Date of Defense

Summer 6-14-2001



First Advisor

Jerry Kreuze, Accountancy

Second Advisor

A.J. Cataldo, Accountancy

Third Advisor

Clark Risley


electronic commerce, eCommerce, business-to-consumer, B2C, taxing


The internet and its global cousin the World Wide Web have enabled businesses to expand their operations and market products and services around the world as never before. It is possible to purchase just about anything from anywhere in the world. Even small businesses are empowered on a global scale as never before by the technologies and economics of e-business made possible because of the existence of the Internet. As a consequence, this technology has created new problems for state and local governments concerned with the effects that Internet sales will have on revenue arising from sales taxes. Applying state and local sales taxes to Internet ("online") purchases has become an important issue to state and local governments concerned about the impact that Internet sales will have on their revenues.

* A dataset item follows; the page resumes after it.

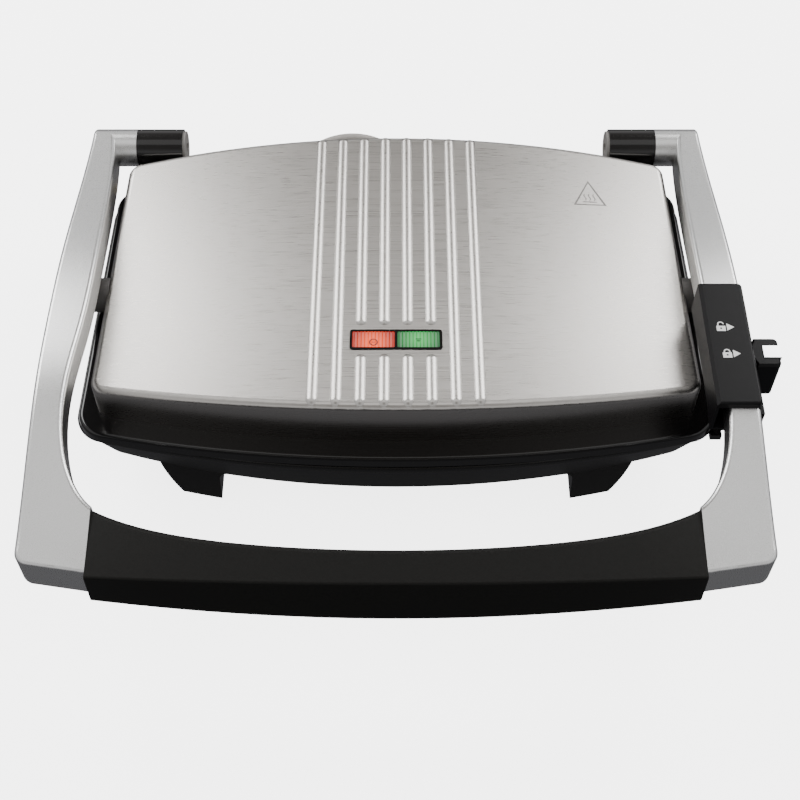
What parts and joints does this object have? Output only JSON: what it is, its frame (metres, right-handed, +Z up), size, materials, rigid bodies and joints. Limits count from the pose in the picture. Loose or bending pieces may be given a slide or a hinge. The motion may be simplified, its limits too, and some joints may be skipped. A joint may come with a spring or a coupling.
{
  "type": "contact grill",
  "caption": "Shut contact grill with a brushed crowned lid, floating heated plates, a hinged U-shaped carrying handle with a sliding lock, and a coiled mains lead",
  "frame": {"origin": "on the table under the middle of the lid, in the plane of symmetry of the grill", "axes": "+Z up, +X to the right as the user faces the grip, +Y to the back"},
  "size_m": [0.3788, 0.3847, 0.1087],
  "materials": {
    "lid_steel": "brushed across, satin",
    "arm_silver": "satin",
    "knob_chrome": "polished",
    "gloss_black": "gloss",
    "satin_black": "satin",
    "housing_black": "satin",
    "grip_black": "fine-grained soft touch",
    "pad_rubber": "matt",
    "nonstick": "satin non-stick coating",
    "element_steel": "oxidised",
    "sheet_steel": "plain sheet",
    "pin_steel": "turned",
    "boss_grey": "satin",
    "cap_grey": "satin",
    "window_dark": "gloss",
    "lens_red": "clear, tinted",
    "lens_green": "clear, tinted",
    "lamp_red": "translucent",
    "lamp_green": "translucent",
    "board_green": "matt",
    "ceramic_white": "glazed",
    "cord_grey": "satin",
    "plug_grey": "satin",
    "blade_brass": "plain"
  },
  "bodies": {
    "base": {"support_legs": "satin_black", "foot_pads": "pad_rubber", "base_tub": "satin_black", "base_rim": "gloss_black", "base_screws": "pin_steel", "hinge_post_right": "gloss_black", "hinge_post_left": "gloss_black", "hinge_pin_right": "pin_steel", "hinge_pin_left": "pin_steel", "hinge_cap_right": "cap_grey", "hinge_cap_left": "cap_grey", "lower_plate": "nonstick", "lower_element": "element_steel", "lower_heat_shield": "sheet_steel", "lower_shield_screws": "pin_steel", "terminal_block": "ceramic_white", "lock_catch": "gloss_black", "strain_relief": "cord_grey", "cord_lead": "cord_grey", "cord_coil": "cord_grey", "cord_tail": "cord_grey", "plug_body": "plug_grey", "plug_blades": "blade_brass"},
    "handle": {"arm_right": "arm_silver", "arm_left": "arm_silver", "grip": "grip_black", "grip_dowels": "pin_steel", "lock_housing": "housing_black"},
    "lid": {"lid_cover": "lid_steel", "lid_bezel": "gloss_black", "upper_plate": "nonstick", "upper_element": "element_steel", "upper_heat_shield": "sheet_steel", "upper_shield_screws": "pin_steel", "lid_screws": "pin_steel", "bracket_screws": "pin_steel", "pivot_bracket_right": "sheet_steel", "pivot_bracket_left": "sheet_steel", "trunnion_pin_right": "pin_steel", "trunnion_pin_left": "pin_steel", "pivot_boss_right": "boss_grey", "pivot_boss_left": "boss_grey", "thermostat": "ceramic_white", "thermal_fuse": "ceramic_white", "window_frame": "window_dark", "power_lens": "lens_red", "ready_lens": "lens_green", "power_lamp": "lamp_red", "ready_lamp": "lamp_green", "lamp_board": "board_green"},
    "lock": {"lock_slider": "housing_black", "lock_accent": "knob_chrome"}
  },
  "joints": [
    {"name": "handle_hinge", "type": "hinge", "parent": "base", "child": "handle", "pos_m": [0, 0.102, 0.0743], "axis": [-1, 0, 0], "range_deg": [0, 95]},
    {"name": "lid_tilt", "type": "hinge", "parent": "handle", "child": "lid", "pos_m": [0, -0.01, 0.072], "axis": [-1, 0, 0], "range_deg": [-6, 0]},
    {"name": "lock_slide", "type": "slide", "parent": "handle", "child": "lock", "axis": [0, 1, 0], "range_m": [0, 0.016]}
  ],
  "couplings": [
    {"joint": "lid_tilt", "follows": "handle_hinge", "ratio": -0.06}
  ]
}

State and local sales tax revenues are an important source of funding for public safety, street maintenance, public parks, education and other government provided services. Forty-five states and the District of Columbia levy a sales tax of some kind. Some have even suggested that sales taxes could disappear almost entirely within a decade as more and more online enterprises devise ways to legally avoid collecting sales taxes. This paper examines the problem in depth and offers some possible solutions.